Tali convenzioni devono rispettare le indicazioni specificate ai commi 2 e 4 dell’art. 56.
Come illustrato anche nelle Linee guida sul rapporto tra pubbliche amministrazioni ed enti del Terzo settore (D.M. 72 del 31/03/2021), emerge con chiarezza che le convenzioni possono prevedere esclusivamente il rimborso delle spese effettivamente sostenute e documentate secondo la prassi tuttora valida contenuta nella circolare 2 del 2/02/2009 del Ministero del Lavoro e delle Politiche Sociali.

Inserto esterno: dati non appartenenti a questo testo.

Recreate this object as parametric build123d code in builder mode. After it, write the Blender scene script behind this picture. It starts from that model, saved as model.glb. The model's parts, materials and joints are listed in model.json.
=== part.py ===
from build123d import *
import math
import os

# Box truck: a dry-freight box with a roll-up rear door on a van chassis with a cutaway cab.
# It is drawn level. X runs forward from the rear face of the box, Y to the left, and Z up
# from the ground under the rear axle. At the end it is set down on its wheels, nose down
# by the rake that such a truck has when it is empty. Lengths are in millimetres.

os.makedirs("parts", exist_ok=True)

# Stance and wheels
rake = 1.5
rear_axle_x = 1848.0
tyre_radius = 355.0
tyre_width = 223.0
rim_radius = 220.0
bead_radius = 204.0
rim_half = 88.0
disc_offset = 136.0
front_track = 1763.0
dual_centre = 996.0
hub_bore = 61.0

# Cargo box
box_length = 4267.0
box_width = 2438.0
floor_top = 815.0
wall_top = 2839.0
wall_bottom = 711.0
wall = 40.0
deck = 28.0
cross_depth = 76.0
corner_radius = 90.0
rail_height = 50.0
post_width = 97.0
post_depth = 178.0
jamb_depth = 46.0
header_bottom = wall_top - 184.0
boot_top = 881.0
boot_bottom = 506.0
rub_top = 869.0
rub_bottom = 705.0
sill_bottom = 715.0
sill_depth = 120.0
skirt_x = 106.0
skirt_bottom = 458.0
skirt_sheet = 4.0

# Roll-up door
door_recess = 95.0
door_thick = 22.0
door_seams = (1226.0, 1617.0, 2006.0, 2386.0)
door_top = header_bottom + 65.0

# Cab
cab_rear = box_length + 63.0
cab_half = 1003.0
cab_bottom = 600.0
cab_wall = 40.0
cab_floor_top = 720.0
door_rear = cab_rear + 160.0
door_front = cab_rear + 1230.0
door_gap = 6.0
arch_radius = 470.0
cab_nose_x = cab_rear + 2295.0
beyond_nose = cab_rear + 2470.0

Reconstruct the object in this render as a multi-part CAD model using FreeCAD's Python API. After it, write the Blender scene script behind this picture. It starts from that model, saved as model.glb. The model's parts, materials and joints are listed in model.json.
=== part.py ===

Se riceve solo il rimborso delle spese effettivamente sostenute e documentate l’APS non è – al momento – tenuta ad aprire partita IVA né ad emettere fattura, ma la situazione cambierà (salvo deroghe, proroghe e altre novità) dal 1° luglio 2024 quando, in applicazione dell’art. 86 del Codice TS e a fronte della procedura di infrazione n. 2008/2010 avviata dalla Commissione europea (in pratica l’UE ha contestato la mancata applicazione dell’IVA in alcune operazioni) tutti gli ETS (Enti del Terzo Settore), iscritti o meno al RUNTS, passeranno dall’esclusione all’esenzione IVA (art. 5, comma 15-quater del D.L. 146/2021), con conseguente obbligo di apertura della partita IVA, rilascio di fattura elettronica, registrazione e dichiarazione delle operazioni per le quali si applica l’IVA e certificazione di tutti i corrispettivi delle attività poste in essere.